I drove slowly through the quiet cold, with my windows wide open, to take it in. It was just to be a bit of unscheduled time alone with Christmas carols on the radio… but an old soul drew me in like a sponge. Something I didn’t see coming.

He was sitting on Bloor Street, head tilted to the sky and all alone. I slowed and double-parked on Bloor – the only time of the year anyone everĀ  could. I took a few of the goodies I had with me (the ones this Santa leaves at back doors with notes telling the kids who spotted him – to go to bed), and hobbled over to himn, and sat on his left. He was spectacular. Weathered. Peaceful. Like an old tree.

“Hi Santa Claus”, he said, without even glancing at me. And without question – almost as though he’d been expecting me. Hmm.. expecting St. Nick, I mean.

“Hi. What are you doing?” Santa replied, questioning his role at the time.

He slid back, stretched out his long old body and said, as though rehearsed all day, “the stars in the bright sky look down where I lay.” Incredible.

He was so perfect in his profound gestures and mannerisms. He was shocking. Like a mysterious homeless angel.

“Chocolate?” I offered.

“Sure”, he replied with a sigh. Then he looked at me for the first time. And in his eyes was this grand look of disappointment, as though he’d hoped I was the real Santa. But he was close enough to spot a fake beard, not enough wrinkles, and a sad smile not worthy of the real deal. A Santa wanna-be. I even disappointed me.

He wasn’t drunk. He wasn’t high. His mind was in its own place, but not “ill”. He was just living out Christmas in his world… the way we all do. And in his world, Christmas meant sitting alone, taking it in, and not even letting Santa Claus phase him. Most of us really could only wish for such a character.

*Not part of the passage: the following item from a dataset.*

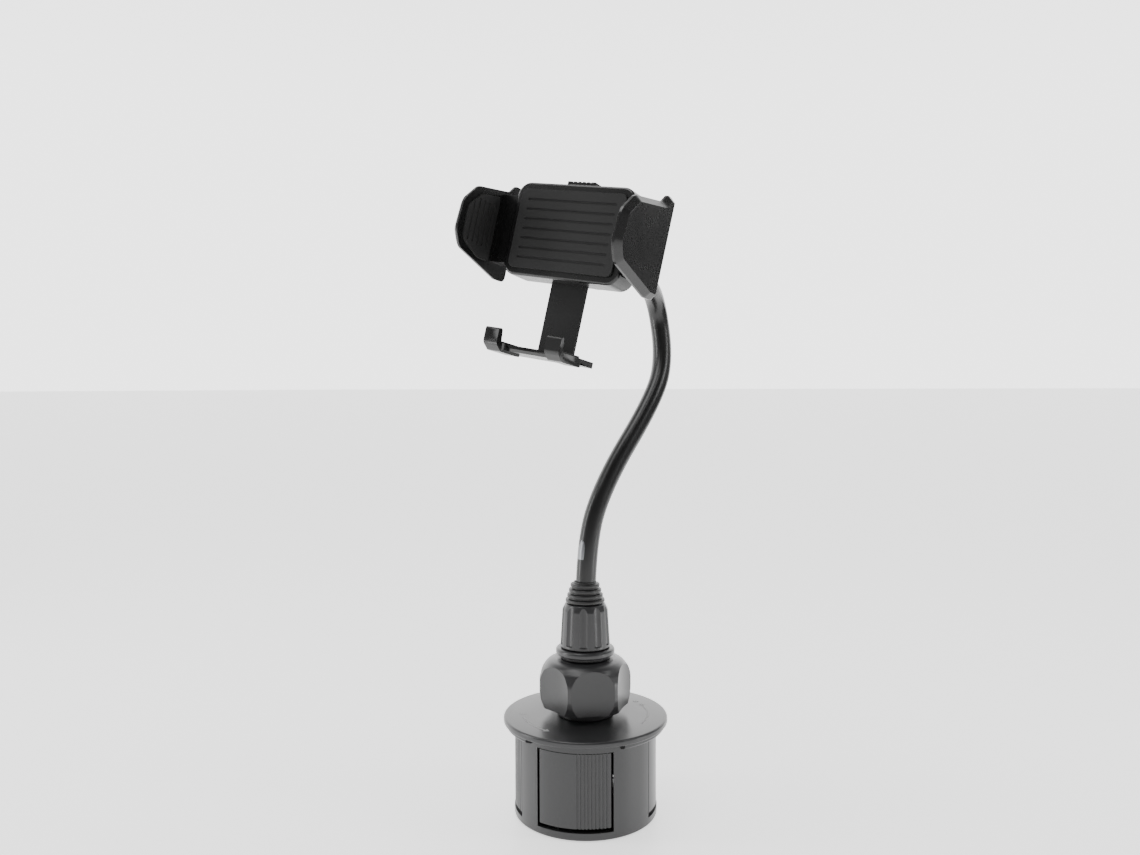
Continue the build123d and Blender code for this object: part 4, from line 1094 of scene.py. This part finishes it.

We sat for a long while. Not saying much. Then he took in a long breath and began singing “I’ll be home for Christmas… you can plan on me…” His old warm voice was like a blanket. The words wrapped around me. At the same time, his sorrow was staggering. I tried to sing along, but could not stay composed… so just tearfully accepted the gift of being there.

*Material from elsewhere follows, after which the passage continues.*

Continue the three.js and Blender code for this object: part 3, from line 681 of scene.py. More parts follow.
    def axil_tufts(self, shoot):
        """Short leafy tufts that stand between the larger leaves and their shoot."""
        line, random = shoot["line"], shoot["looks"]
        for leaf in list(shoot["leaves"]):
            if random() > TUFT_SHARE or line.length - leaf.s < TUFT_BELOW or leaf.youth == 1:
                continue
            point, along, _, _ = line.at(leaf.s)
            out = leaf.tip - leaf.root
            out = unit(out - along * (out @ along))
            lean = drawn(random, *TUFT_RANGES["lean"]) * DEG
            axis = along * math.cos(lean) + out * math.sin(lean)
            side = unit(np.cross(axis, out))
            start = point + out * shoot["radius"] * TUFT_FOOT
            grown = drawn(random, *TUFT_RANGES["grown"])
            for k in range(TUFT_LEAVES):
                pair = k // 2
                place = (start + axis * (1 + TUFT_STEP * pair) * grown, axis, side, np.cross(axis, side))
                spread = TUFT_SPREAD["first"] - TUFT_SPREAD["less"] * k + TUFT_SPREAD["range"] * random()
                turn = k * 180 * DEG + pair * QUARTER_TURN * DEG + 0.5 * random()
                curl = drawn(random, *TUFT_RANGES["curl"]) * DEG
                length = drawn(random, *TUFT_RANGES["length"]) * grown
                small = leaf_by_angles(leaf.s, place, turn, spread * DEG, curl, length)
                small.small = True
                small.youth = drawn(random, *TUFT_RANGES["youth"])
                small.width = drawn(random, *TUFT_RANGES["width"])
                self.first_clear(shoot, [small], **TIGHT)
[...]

He ended softly… “If only in my dreams.” Then he stood, collected his belongings, and began to walk away. He took 4 or 5 steps and stopped. He shuffled back to me, leaned low, handed me a small piece of cardboard and said, “Merry Christmas, Santa Claus.” He propped himself back up, and wandered away. I watched him, almost waiting for the clouds to part and snatch him up to heaven. But that didn’t happen. He just trudged along.

I looked down at the piece of cardboard. It read “God Bless You.” His panhandling sign… the most precious gift I had ever received. By far.

I have no theological basis for my thinking, but I have always thought that when someone who is homeless says “God bless you” that it is a blessing of profound significance. That they would give those words to me – or to you – has some kind of heavenly resonance. Even after all these years, it almost startles me. So to hold this sign in my hands… it was magnificent. And to own it!

But there I was, sitting all alone in a Santa suit on Bloor Street, on Christmas Eve, with a panhandlers blessing in my hands. My beautiful, bizarre miracle.

How tragic it is – the times over and over that God blesses us, and we don’t even notice. How often we rush through life, frantically looking for blessings of encouragement and inspiration, all the while buzzing past and trampling over the tenderness of God’s own children.

No greater blessing will this world know than a homeless baby, born in the slowness of a silent night, a holy night. May the prayerful offering of God’s blessing on you never be missed, overlooked or ignored. Especially from the voices and hands of His beloved, rising towards you from the sidewalks and streets of your own community. May we all be nothing less than humbled and made new by the offerings of unlikely street angels: “God Bless You.” No Santa could ever bring a gift greater than this.